In a followup to Netanyahu’s efforts, Israel’s National Cyber Bureau announced plans to include China in a Cyber Emergency Response Team to be created next year.
This is a significant step for Israel, a world leader in defeating cyber attacks, to take because China is a world leader in using cyber penetration of key industries and defense networks to benefit its companies and its defense sector.
As far as high technology is concerned, China has become a close second to the U.S. in the number of projects it is involved in that are co-managed by Israel’s Chief Scientist Office.
Israeli officials have said China will soon replace Europe as the second-leading source for investment in Israel’s high-tech sector, and could even replace the U.S. in the number one spot.
Israel already awarded the Red-Med mega-project — designed to connect the Red Sea to the Mediterranean coast by high-speed rail — to a Chinese firm. Another Chinese firm recently won the right to build a port at Ashod, the proposed terminal for the Red-Med rail scheme project.
The Red-Med project — a Chinese-built strategic alternative to using the Suez Canal — helps Beijing cement its presence in Israel for decades to come.

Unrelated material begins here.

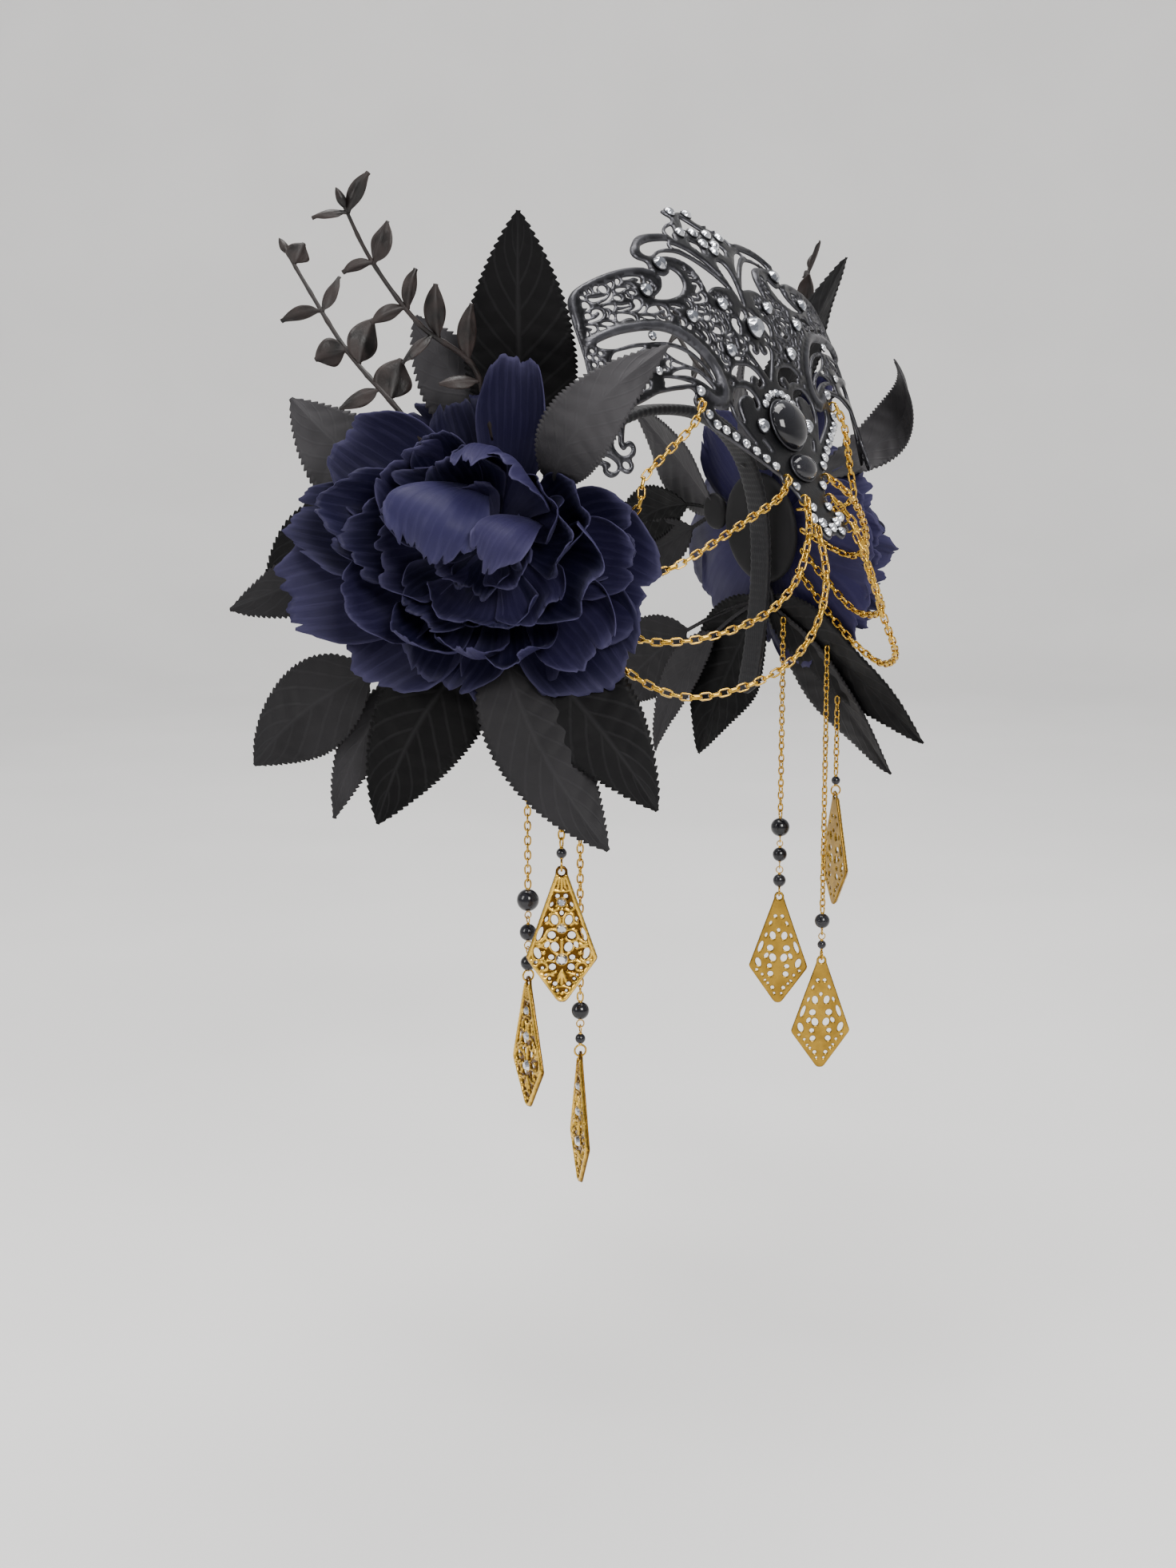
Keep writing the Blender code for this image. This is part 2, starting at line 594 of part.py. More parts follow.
def band_centre(t):
    """Middle line of the band, t from 0 at the top to 1 at its end near the ear."""
    a = t * math.radians(108.0)
    c = abs(math.cos(a)) ** (2 / 2.4) * (1 if math.cos(a) >= 0 else -1)
    s = math.sin(a) ** (2 / 2.4)
    mid = BAND_THICK / 2
    x = (BAND_HALF_WIDTH + mid) * s
    z = -BAND_DEPTH + (BAND_DEPTH + mid) * c
    return x, -5.0 - 0.10 * z, z


def head_band():
    steps = 14
    line = []
    for i in range(-steps, steps + 1):
        x, y, z = band_centre(abs(i) / steps)
        line.append(Vector((math.copysign(x, i) if i else 0.0, y, z)))
    rings = []
    for i, p in enumerate(line):
        along = (line[min(i + 1, len(line) - 1)] - line[max(i - 1, 0)]).normalized()
        side = Vector((0.0, 1.0, 0.0))
        side = (side - along * side.dot(along)).normalized()
        out = side.cross(along).normalized()
        end = 0.6 if i in (0, len(line) - 1) else 1.0
        hw, ht = BAND_WIDE / 2 * end, BAND_THICK / 2 * end
        rings.append([p + side * (hw * a) + out * (ht * b) for a, b in
                      ((-1, -1), (1, -1), (1, 0.5), (0, 1), (-1, 0.5))])
    parts = [rings_solid(rings)]
    # Struts that carry the crown and the flowers, hidden by the leaves
    for side in (-1.0, 1.0):
        end = on_plate(side * 81.0, 17.0, -2.2)
        path = [(side * 56.0, -3.0, -19.0), (side * 64.0, -8.0, -6.0),
                on_plate(side * 78.0, 14.0, -10.0), end]
        parts.append(tube(smooth_path(path, 2), 1.4, 6))
    return place("head_band", fuse("band", parts), "band_cloth")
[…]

Netanyahu’s government sees Beijing’s participation in the project as a way to strengthen Sino-Israeli relations. Given China’s current reliance on the Suez Canal for its seaborne trade of goods bound for Europe, this is a plausible move.
In 2011, China gained a controlling interest in a major firm in Israel’s agrochemical sector on the back of $2.4 billion in investments by China National Chemical Corporation. Beijing has also gained access to Israeli nanotechnology via a joint venture between Tel Aviv and Tsinghua universities to operate a shared research center.
Washington is watching the growing embrace between Israel and China carefully. This is all the more the case as there have been increasing calls in Israel for it to revive its defense trade with China.
Israeli defense sales to China have lagged substantially ever since Washington’s strong objections forced Israel to cancel a $1.1 billion sale of a Phalcon early-warning aircraft to China back in 2000.
China pursues its interests abroad without regard to making moral judgments on what occurs in the countries it chooses to become involved in as investors (or as a trading partner). If the EU walks away from doing business with Israel, its companies will lose out while China’s will gain.